Quantifying Predicates

In propositional (zeroth-order) logic, we work with propositions, or statements that are unambiguously either true or false. In predicate (first-order) logic, we work with abstract properties that, when applied to some particular object $x$, yield propositions whose truth value turns on whether $x$ has the property. If $P$ represents the property of being mortal—we can call it the mortality predicate—then the proposition $P(x)$ is true when $x$ refers to a living thing that happens to be mortal, and false otherwise.

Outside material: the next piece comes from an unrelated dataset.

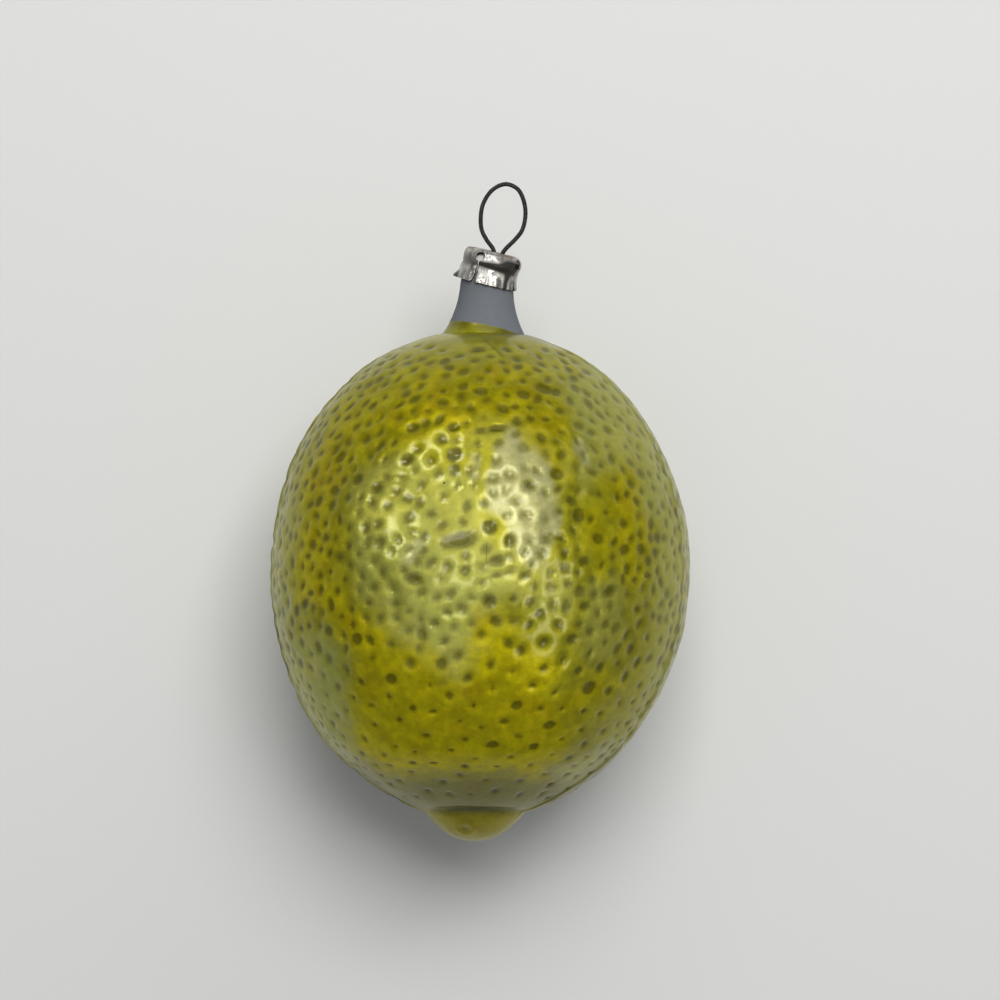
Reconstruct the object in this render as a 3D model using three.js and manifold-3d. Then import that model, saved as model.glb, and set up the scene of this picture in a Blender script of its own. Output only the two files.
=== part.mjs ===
// A blown-glass lime ornament, lying on its side: a hollow glass fruit with a bare neck, a stamped
// metal cap with keyhole slits, and a spring-wire hanger whose two legs hold the cap in the neck.
//
// Millimetres, +Z up. The fruit's long axis runs along +Y, towards the cap, and +X is across it.
// The origin is the middle of the small flat spot on the underside, below the widest section.

import * as THREE from 'three';
import { mergeVertices } from 'three/addons/utils/BufferGeometryUtils.js';
import Module from 'manifold-3d';

// Fruit: two half ellipsoids that share their widest section, at y = 0
const FRUIT_RADIUS = 27.1;
const STEM_END_LENGTH = 30.4;
const BLOSSOM_END_LENGTH = 33.2;
const GLASS_WALL = 0.8;
const FLAT_DEPTH = 0.25; // what the flat spot takes off the underside
const AXIS_HEIGHT = FRUIT_RADIUS - FLAT_DEPTH;

// Nub at the blossom end: a rounded button behind a shallow groove
const NUB_TIP = 36.0;
const NUB_SPHERE_RADIUS = 7.4;
const NUB_EDGE_RADIUS = 6.3;
const GROOVE_RADIUS = 6.95;
const GROOVE_DISTANCE = 31.7;
const GROOVE_OUTER_RADIUS = 7.6;
const BLOSSOM_OFFSET = 0.4; // the blossom end sits this far to the left of the axis

// Neck: a hollow flare that rises from the shoulder and narrows to the open mouth
const SHOULDER_RADIUS = 5.8;
const FLARE_RADIUS = 12.9;
const FLARE_TOP = 36.5;
const NECK_RADIUS = 3.45;
const MOUTH_RADIUS = 2.95;
const MOUTH_DISTANCE = 38.3;
const NECK_BASE = 29.5;
const NECK_LEAN = THREE.MathUtils.degToRad(3);

// Cap: thin sheet metal, askew on the neck
const SHEET = 0.2;
const CAP_HEIGHT = 4.2;
const SKIRT_RADIUS = 3.95;
const CREASE_RADIUS = 3.72;
const CREASE_HEIGHT = 2.2;
const CROWN_RADIUS = 3.9;
const CAP_TOP_RADIUS = 2.9;
const CAP_BASE = new THREE.Vector3(0.29, 36.4, AXIS_HEIGHT);
const CAP_TURN = THREE.MathUtils.degToRad(13.25); // clockwise, seen from above
const CAP_TILT = THREE.MathUtils.degToRad(6.5); // its top faces up a little
const KEYHOLES = 4;
const FIRST_KEYHOLE = THREE.MathUtils.degToRad(-25); // from straight up, towards +X
const KEYHOLE_HEIGHT = 3.3;
const KEYHOLE_RADIUS = 0.7;
const SLIT_TOP_WIDTH = 0.24;
const SLIT_FOOT_WIDTH = 0.66;
const SLOT_LENGTH = 3.0;
const SLOT_WIDTH = 1.3;
const SLOT_OFFSET = 0.4;

// Hanger: one wire, in a plane that rises slowly from the neck
const WIRE_RADIUS = 0.28;
const WIRE_SIDES = 10;
const WIRE_STEPS = 84;
const WIRE_PIVOT = 36;
const WIRE_RISE = Math.atan(0.1);

const SEGMENTS = 40;

const wasm = await Module();
wasm.setup();

// ---- Solids ----------------------------------------------------------------------------------

function toSolid(geometry) {
  const bare = geometry.clone();
  bare.deleteAttribute('normal');
  bare.deleteAttribute('uv');
  const merged = mergeVertices(bare, 1e-4);
  const index = merged.index.array;
  const corners = [];
  for (let i = 0; i < index.length; i += 3) {
    const [a, b, c] = index.slice(i, i + 3);
    if (a !== b && b !== c && c !== a) corners.push(a, b, c);
  }
  return new wasm.Manifold(new wasm.Mesh({
    numProp: 3,
    vertProperties: new Float32Array(merged.attributes.position.array),
    triVerts: new Uint32Array(corners),
  }));
}

function toGeometry(solid) {
  const mesh = solid.getMesh();
  const geometry = new THREE.BufferGeometry();
  geometry.setAttribute('position', new THREE.BufferAttribute(mesh.vertProperties, 3));
  geometry.setIndex(new THREE.BufferAttribute(mesh.triVerts, 1));
  geometry.computeVertexNormals();
  return geometry;
}

function cut(body, cutters) {
  const solid = cutters.reduce((left, cutter) => left.subtract(toSolid(cutter)), toSolid(body));
  return toGeometry(solid);
}

// Distance along the axis at which an ellipse with half axes a (across) and b (along) has radius r
function ellipseDistance(r, a, b) {
  return b * Math.sqrt(1 - (r / a) ** 2);
}

// ---- Glass fruit -----------------------------------------------------------------------------

// Half outline of the glass from the blossom tip to the mouth, moved into the wall by inset
function glassOutline(inset) {
  const across = FRUIT_RADIUS - inset;
  const stemEnd = STEM_END_LENGTH - inset;
  const blossomEnd = BLOSSOM_END_LENGTH - inset;

  const nubSphere = NUB_SPHERE_RADIUS - inset;
  const nubEdge = NUB_EDGE_RADIUS - inset;
  const grooveOuter = GROOVE_OUTER_RADIUS - inset;
  const shoulder = SHOULDER_RADIUS - inset;
  const flare = FLARE_RADIUS + inset;
  const flareCentre = NECK_RADIUS + FLARE_RADIUS;

  const path = new THREE.Path();
  path.moveTo(0, -NUB_TIP + inset);
  path.absarc(0, NUB_SPHERE_RADIUS - NUB_TIP, nubSphere, -Math.PI / 2, -Math.acos(nubEdge / nubSphere));
  path.lineTo(GROOVE_RADIUS - inset, -GROOVE_DISTANCE + inset);
  path.lineTo(grooveOuter, -ellipseDistance(grooveOuter, across, blossomEnd));
  path.absellipse(0, 0, across, blossomEnd, -Math.acos(grooveOuter / across), 0);
  path.absellipse(0, 0, across, stemEnd, 0, Math.acos(shoulder / across));
  const flareStart = Math.PI + Math.acos((flareCentre - shoulder) / flare);
  path.absarc(flareCentre, FLARE_TOP, flare, flareStart, Math.PI, true);
  path.lineTo(MOUTH_RADIUS - inset, MOUTH_DISTANCE);
  return path.getPoints(4);
}

// How far the fruit's centre line is to the side of the straight axis
function sideways(y) {
  const neck = Math.tan(NECK_LEAN) * Math.max(0, y - NECK_BASE);
  const blossom = BLOSSOM_OFFSET * Math.min(0, y / NUB_TIP) ** 2;
  return neck - blossom;
}

function makeGlassLime() {
  const outline = [...glassOutline(0), ...glassOutline(GLASS_WALL).reverse()];
  const fruit = new THREE.LatheGeometry(outline, SEGMENTS);
  const position = fruit.attributes.position;
  for (let i = 0; i < position.count; i++) {
    position.setX(i, position.getX(i) + sideways(position.getY(i)));
  }
  const below = new THREE.BoxGeometry(20, 20, 2);
  below.translate(0, 0, -AXIS_HEIGHT - 1);

  const material = new THREE.MeshStandardMaterial({ color: 0x8d8a2f, roughness: 0.3, metalness: 0.4 });
  const mesh = new THREE.Mesh(cut(fruit, [below]), material);
  mesh.name = 'glass_lime';
  mesh.position.z = AXIS_HEIGHT;
  return mesh;
}

// ---- Cap -------------------------------------------------------------------------------------

// Half outline of the cap from the skirt's edge to the middle of its top, moved in by inset
function capOutline(inset) {
  const top = CAP_HEIGHT - inset;
  const crown = CROWN_RADIUS - inset;
  const crease = CREASE_RADIUS - inset;
  const path = new THREE.Path();
  path.moveTo(SKIRT_RADIUS - inset, 0);
  path.quadraticCurveTo(crease, CREASE_HEIGHT / 2, crease, CREASE_HEIGHT);
  path.bezierCurveTo(crown, CREASE_HEIGHT + 0.3, crown + 0.1, top, CAP_TOP_RADIUS - inset, top);
  path.lineTo(0, top);
  return path.getPoints(4);
}

// A keyhole: a round hole with a slit that widens on its way down through the skirt's edge
function keyholeCutter(angle) {
  const outline = new THREE.Shape();
  outline.moveTo(-SLIT_FOOT_WIDTH / 2, -1);
  outline.lineTo(SLIT_FOOT_WIDTH / 2, -1);
  outline.lineTo(SLIT_TOP_WIDTH / 2, KEYHOLE_HEIGHT - KEYHOLE_RADIUS);
  const gap = Math.asin(SLIT_TOP_WIDTH / 2 / KEYHOLE_RADIUS);
  const down = -Math.PI / 2;
  outline.absarc(0, KEYHOLE_HEIGHT, KEYHOLE_RADIUS, down + gap, down - gap + 2 * Math.PI, false);
  const cutter = new THREE.ExtrudeGeometry(outline, { depth: 4, bevelEnabled: false, curveSegments: 12 });
  cutter.translate(0, 0, 2.4);
  cutter.rotateY(angle);
  return cutter;
}

// The long slot in the top that the two wire legs pass through
function slotCutter() {
  const end = SLOT_WIDTH / 2;
  const reach = SLOT_LENGTH / 2 - end;
  const outline = new THREE.Shape();
  outline.absarc(reach, 0, end, -Math.PI / 2, Math.PI / 2, false);
  outline.absarc(-reach, 0, end, Math.PI / 2, 1.5 * Math.PI, false);
  const cutter = new THREE.ExtrudeGeometry(outline, { depth: 2, bevelEnabled: false, curveSegments: 8 });
  cutter.rotateX(-Math.PI / 2);
  cutter.translate(SLOT_OFFSET, CAP_HEIGHT - 1, 0);
  return cutter;
}

function makeCap() {
  const outline = [...capOutline(SHEET).reverse(), ...capOutline(0)];
  const sheet = new THREE.LatheGeometry(outline, SEGMENTS);
  const cutters = [slotCutter()];
  for (let i = 0; i < KEYHOLES; i++) {
    cutters.push(keyholeCutter(FIRST_KEYHOLE + i * 2 * Math.PI / KEYHOLES));
  }
  const material = new THREE.MeshStandardMaterial({ color: 0xa39d92, roughness: 0.3, metalness: 0.95 });
  const mesh = new THREE.Mesh(cut(sheet, cutters), material);
  mesh.name = 'cap';
  mesh.position.copy(CAP_BASE);
  mesh.rotation.set(CAP_TILT, 0, -CAP_TURN, 'ZXY');
  return mesh;
}

// ---- Wire hanger -----------------------------------------------------------------------------

// Centre line of the wire as [x, y]: up the left leg, round the loop, and down the right leg
const WIRE_ROUTE = [
  [-3.2, 28], [-1.9, 32], [-1.0, 35.5], [-0.1, 37.8], [0.75, 39.4], [1.0, 40.5],
  [0.1, 42.1], [-0.4, 43.3], [-0.55, 44.9], [-0.25, 46.7], [0.95, 48.5],
  [2.66, 49.25],
  [4.2, 48.6], [5.05, 46.9], [5.22, 45.1], [4.8, 43.3], [4.0, 42.2],
  [2.3, 40.5], [1.85, 39.3], [1.85, 37.8], [2.0, 35.5], [2.5, 32], [3.6, 28],
];

function makeHangerWire() {
  const points = WIRE_ROUTE.map(([x, y]) => new THREE.Vector3(x, y - WIRE_PIVOT, 0));
  const section = new THREE.Shape();
  section.absarc(0, 0, WIRE_RADIUS, 0, 2 * Math.PI);
  const wire = new THREE.ExtrudeGeometry(section, {
    steps: WIRE_STEPS,
    curveSegments: WIRE_SIDES / 2,
    extrudePath: new THREE.CatmullRomCurve3(points, false, 'centripetal'),
  });
  const material = new THREE.MeshStandardMaterial({ color: 0x2c2a28, roughness: 0.45, metalness: 0.8 });
  const mesh = new THREE.Mesh(wire, material);
  mesh.name = 'hanger_wire';
  mesh.position.set(0, WIRE_PIVOT, AXIS_HEIGHT);
  mesh.rotation.x = WIRE_RISE;
  return mesh;
}

const ornament = new THREE.Group();
ornament.add(makeGlassLime(), makeCap(), makeHangerWire());

export default ornament;
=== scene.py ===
# %% [markdown]
# # A blown-glass lime ornament
#
# Limes of this kind were blown into a two-part mould, silvered inside and painted with
# translucent green and yellow lacquer. A stamped cap sits on the bare neck, and a dark spring
# wire holds the cap on. This lesson builds the three pieces as surfaces worked out with numpy,
# then paints them with procedural materials. It lies on its side on a pale floor.
#
# The first cell loads the engineering model. It is the fixed frame: it says where each piece
# goes and how large it is.

# %% Load the frame
import math

import bmesh
import bpy
import numpy as np
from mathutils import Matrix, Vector


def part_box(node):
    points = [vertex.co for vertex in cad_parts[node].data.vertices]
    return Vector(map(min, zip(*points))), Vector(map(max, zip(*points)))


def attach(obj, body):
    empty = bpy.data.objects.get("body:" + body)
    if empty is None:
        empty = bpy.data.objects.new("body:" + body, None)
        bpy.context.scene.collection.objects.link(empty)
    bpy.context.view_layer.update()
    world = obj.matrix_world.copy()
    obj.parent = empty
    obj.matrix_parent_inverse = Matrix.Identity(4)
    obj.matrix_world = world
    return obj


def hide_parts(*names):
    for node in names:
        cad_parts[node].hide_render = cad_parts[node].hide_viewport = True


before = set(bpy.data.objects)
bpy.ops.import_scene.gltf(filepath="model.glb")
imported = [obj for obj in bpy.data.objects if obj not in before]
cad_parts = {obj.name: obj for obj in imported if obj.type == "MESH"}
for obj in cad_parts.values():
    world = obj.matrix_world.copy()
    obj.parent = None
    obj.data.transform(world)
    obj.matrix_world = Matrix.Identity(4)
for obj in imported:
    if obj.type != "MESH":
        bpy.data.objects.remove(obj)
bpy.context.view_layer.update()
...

Unlike a proposition, a predicate does not have a truth value in itself; nevertheless, we can wring one out of it by finding some way to quantify the way in which it holds across all $x$ of the correct type—in this case, $x$ can vary across the set $X$ of all living things. We call this method of turning predicates into propositions quantification. There are two common ways of quantifying the manner in which $P$ holds across $X$:

Let's talk about when and how this general notion of quantification—of making a generalized predicate into a concrete proposition by talking about what can be said about its space of possible instantiations—can be put to use in our thinking about the real world. To this end, let's characterize the differences between real-world thinking and mathematical thinking.

An example of the relevance of ends: if our goal is to rid a house of a termite infestation, we want to achieve this goal by killing as many termites as we can. This isn't literally necessary—you could kill just enough of them that the colony can no longer reproduce—but doing the bare minimum isn't robust, since just a small missed patch or exogenous source allows them to grow back. So, even though it's not feasible to kill every single termite, the success condition is, for practical purposes, much closer in form to the extermination of all termites rather than the extermination of some. Our goal isn't literally "(∀ termite)(dead)", but it behaves like a slightly weaker form of it.

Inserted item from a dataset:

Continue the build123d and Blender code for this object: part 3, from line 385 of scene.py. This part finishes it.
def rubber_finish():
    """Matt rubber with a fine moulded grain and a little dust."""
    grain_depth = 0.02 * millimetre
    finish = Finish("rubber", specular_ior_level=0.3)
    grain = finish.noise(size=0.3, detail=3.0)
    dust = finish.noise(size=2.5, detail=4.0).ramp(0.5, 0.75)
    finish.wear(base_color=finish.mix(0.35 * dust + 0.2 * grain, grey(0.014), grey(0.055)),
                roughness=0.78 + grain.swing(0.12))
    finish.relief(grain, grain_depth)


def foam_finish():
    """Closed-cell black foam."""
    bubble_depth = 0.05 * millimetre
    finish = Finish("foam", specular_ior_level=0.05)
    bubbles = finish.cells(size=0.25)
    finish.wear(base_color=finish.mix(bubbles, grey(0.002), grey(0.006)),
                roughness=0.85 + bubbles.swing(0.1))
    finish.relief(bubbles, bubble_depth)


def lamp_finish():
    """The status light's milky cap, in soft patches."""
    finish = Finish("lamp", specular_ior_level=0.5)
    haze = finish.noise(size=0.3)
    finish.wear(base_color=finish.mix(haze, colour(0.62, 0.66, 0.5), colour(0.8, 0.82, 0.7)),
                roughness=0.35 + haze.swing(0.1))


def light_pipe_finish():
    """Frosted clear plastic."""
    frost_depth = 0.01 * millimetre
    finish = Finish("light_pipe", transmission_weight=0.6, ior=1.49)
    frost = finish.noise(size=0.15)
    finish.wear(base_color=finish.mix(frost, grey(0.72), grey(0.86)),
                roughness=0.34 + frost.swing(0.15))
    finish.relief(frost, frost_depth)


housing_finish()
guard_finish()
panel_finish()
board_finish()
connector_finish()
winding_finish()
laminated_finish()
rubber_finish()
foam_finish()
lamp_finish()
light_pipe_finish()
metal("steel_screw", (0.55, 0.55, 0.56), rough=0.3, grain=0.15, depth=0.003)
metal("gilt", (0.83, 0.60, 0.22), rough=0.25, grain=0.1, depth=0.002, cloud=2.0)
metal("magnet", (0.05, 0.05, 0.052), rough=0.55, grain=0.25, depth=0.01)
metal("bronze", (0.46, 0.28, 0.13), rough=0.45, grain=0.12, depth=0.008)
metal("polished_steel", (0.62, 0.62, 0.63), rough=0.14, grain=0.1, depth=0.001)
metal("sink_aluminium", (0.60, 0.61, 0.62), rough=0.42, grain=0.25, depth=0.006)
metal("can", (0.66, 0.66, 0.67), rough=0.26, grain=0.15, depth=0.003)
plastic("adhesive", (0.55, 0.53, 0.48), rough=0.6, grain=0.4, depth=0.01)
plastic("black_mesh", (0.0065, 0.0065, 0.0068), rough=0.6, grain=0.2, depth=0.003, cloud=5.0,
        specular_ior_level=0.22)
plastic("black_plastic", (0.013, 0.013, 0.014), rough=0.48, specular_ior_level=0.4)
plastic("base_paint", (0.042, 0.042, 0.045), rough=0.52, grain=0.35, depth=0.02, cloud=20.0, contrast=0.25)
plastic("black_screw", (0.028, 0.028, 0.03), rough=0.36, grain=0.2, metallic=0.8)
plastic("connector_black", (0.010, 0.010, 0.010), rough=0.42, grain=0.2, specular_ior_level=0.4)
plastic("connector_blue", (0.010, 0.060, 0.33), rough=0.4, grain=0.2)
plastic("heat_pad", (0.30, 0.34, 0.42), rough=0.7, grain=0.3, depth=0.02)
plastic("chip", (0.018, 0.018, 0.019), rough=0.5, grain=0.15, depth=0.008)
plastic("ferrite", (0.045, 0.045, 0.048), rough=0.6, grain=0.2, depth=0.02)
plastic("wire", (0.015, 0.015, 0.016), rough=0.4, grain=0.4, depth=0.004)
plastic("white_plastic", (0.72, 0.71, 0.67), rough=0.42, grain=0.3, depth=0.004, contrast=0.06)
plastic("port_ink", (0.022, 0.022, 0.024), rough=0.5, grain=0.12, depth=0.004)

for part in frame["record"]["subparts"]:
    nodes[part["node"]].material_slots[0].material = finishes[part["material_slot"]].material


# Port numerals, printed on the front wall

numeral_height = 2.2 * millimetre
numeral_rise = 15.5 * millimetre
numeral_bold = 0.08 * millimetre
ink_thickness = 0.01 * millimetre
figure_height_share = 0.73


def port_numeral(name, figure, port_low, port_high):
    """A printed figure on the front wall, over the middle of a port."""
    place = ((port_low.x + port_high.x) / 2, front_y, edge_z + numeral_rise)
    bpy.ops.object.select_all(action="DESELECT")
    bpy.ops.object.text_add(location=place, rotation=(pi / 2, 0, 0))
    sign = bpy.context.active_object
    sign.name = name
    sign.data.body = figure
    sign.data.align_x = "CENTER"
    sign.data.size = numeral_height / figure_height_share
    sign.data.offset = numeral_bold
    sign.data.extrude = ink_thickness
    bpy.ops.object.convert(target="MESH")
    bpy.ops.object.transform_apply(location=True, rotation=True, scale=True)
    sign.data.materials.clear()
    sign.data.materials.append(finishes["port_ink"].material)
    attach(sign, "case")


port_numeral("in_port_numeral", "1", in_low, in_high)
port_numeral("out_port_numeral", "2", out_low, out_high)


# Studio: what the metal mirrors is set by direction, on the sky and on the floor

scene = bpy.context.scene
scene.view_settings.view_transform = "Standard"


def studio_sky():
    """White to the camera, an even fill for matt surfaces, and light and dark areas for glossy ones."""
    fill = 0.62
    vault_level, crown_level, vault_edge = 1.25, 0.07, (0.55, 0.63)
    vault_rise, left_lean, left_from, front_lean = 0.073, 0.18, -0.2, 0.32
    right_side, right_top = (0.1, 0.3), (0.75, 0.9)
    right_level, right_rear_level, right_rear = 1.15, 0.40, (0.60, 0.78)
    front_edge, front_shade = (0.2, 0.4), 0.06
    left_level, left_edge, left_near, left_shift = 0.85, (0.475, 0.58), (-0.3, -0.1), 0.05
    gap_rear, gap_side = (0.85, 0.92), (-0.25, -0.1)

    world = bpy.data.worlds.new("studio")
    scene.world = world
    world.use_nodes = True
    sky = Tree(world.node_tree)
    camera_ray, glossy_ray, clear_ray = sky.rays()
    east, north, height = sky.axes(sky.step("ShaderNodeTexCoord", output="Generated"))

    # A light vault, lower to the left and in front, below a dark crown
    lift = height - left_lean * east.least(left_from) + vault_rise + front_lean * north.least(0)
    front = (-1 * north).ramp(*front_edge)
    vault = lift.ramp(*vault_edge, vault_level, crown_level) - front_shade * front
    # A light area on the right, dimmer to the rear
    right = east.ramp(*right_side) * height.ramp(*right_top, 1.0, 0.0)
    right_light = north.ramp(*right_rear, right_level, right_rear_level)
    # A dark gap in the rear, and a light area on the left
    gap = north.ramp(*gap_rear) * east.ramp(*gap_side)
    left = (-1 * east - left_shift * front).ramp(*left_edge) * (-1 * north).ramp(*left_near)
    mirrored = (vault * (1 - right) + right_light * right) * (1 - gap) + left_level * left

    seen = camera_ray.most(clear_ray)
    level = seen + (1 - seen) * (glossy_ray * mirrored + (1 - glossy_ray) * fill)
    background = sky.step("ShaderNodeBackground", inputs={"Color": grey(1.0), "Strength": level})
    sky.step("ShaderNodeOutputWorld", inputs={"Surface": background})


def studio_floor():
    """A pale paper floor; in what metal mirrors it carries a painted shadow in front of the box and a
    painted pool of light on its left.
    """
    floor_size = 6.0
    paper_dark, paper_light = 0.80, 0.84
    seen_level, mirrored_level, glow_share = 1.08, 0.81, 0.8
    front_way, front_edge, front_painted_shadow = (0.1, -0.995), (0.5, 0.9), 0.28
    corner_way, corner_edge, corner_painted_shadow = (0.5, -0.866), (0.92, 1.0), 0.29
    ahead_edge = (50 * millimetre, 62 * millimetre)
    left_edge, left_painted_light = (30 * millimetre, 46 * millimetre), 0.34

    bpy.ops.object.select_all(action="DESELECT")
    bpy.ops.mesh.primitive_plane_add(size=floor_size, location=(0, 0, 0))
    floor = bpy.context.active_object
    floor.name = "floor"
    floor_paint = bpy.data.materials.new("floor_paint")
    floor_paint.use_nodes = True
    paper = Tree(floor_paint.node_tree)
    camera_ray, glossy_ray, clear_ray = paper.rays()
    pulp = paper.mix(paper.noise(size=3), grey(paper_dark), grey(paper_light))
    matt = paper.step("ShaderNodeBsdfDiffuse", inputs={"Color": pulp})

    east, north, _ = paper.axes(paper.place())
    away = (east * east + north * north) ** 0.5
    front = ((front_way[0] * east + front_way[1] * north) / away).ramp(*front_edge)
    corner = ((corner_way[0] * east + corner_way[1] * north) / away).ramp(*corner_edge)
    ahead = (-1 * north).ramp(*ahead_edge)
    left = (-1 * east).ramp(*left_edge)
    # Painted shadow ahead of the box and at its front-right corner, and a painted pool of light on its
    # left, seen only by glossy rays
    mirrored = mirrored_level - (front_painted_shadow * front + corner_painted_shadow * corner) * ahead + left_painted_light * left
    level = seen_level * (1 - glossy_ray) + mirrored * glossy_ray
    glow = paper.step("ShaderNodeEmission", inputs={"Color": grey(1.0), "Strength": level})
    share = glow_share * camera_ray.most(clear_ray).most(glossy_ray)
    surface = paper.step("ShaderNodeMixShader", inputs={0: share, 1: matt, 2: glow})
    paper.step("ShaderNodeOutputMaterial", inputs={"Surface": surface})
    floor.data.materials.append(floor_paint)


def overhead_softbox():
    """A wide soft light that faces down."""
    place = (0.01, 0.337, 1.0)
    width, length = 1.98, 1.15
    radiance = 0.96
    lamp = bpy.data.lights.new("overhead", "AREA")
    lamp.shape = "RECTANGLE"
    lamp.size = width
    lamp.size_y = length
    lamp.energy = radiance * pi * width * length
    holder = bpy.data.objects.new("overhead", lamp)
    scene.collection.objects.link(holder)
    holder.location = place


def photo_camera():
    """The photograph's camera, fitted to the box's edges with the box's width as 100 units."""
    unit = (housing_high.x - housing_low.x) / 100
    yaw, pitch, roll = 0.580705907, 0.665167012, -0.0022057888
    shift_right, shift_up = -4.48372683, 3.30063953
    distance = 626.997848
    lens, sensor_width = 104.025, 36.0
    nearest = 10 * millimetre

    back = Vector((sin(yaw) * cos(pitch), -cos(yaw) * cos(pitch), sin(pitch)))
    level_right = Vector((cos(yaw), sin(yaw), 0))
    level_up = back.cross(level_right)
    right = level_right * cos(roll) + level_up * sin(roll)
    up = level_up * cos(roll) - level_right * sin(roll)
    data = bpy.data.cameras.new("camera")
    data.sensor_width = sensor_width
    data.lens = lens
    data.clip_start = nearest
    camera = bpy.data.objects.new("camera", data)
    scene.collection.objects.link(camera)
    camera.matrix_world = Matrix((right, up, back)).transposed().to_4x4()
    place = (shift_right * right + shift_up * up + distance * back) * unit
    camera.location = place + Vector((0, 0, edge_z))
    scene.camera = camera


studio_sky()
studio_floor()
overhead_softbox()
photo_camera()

If on the other hand we're on team termite, trying to survive the extermination, it is neither necessary nor feasible for every single termite to survive. We want some to survive, preferably enough for the colony to grow back. Our goal on this side isn't literally "(∃ termite)(not dead)", but it behaves like a slightly stronger form of it.

We can say that the exterminator has a ∀-like goal, while the termites have an ∃-like goal. The two goals are clearly opposites: for the exterminator to win is for the termites to lose, and vice versa.

That ∀-like goals should be opposed to ∃-like goals in general is due to the duality of existential and universal quantification. Logically speaking, the negation of (∀ object)(predicate) is (∃ object)(negation of predicate): for it to be false that a predicate is true for every object in its range is for it to be true that a predicate is false for some object in its range.

Which Quantifier?

The manner of in which a goal is quantified inherently depends on the structure of the space of possibilities that the actor with the goal admits. If you're really serious about removing every termite, firebomb the house. Or drop several firebombs—then you only have to hope that one hits, while the termites have to hope that all of them miss. But we generally want the house to remain undamaged and usable shortly after the termites are gone; it is our tying our hands behind our back like this, our restricting the possibility space, that limits us to the search-and-destroy family of strategies with respect to which the extermination problem has the quantificatory structure above.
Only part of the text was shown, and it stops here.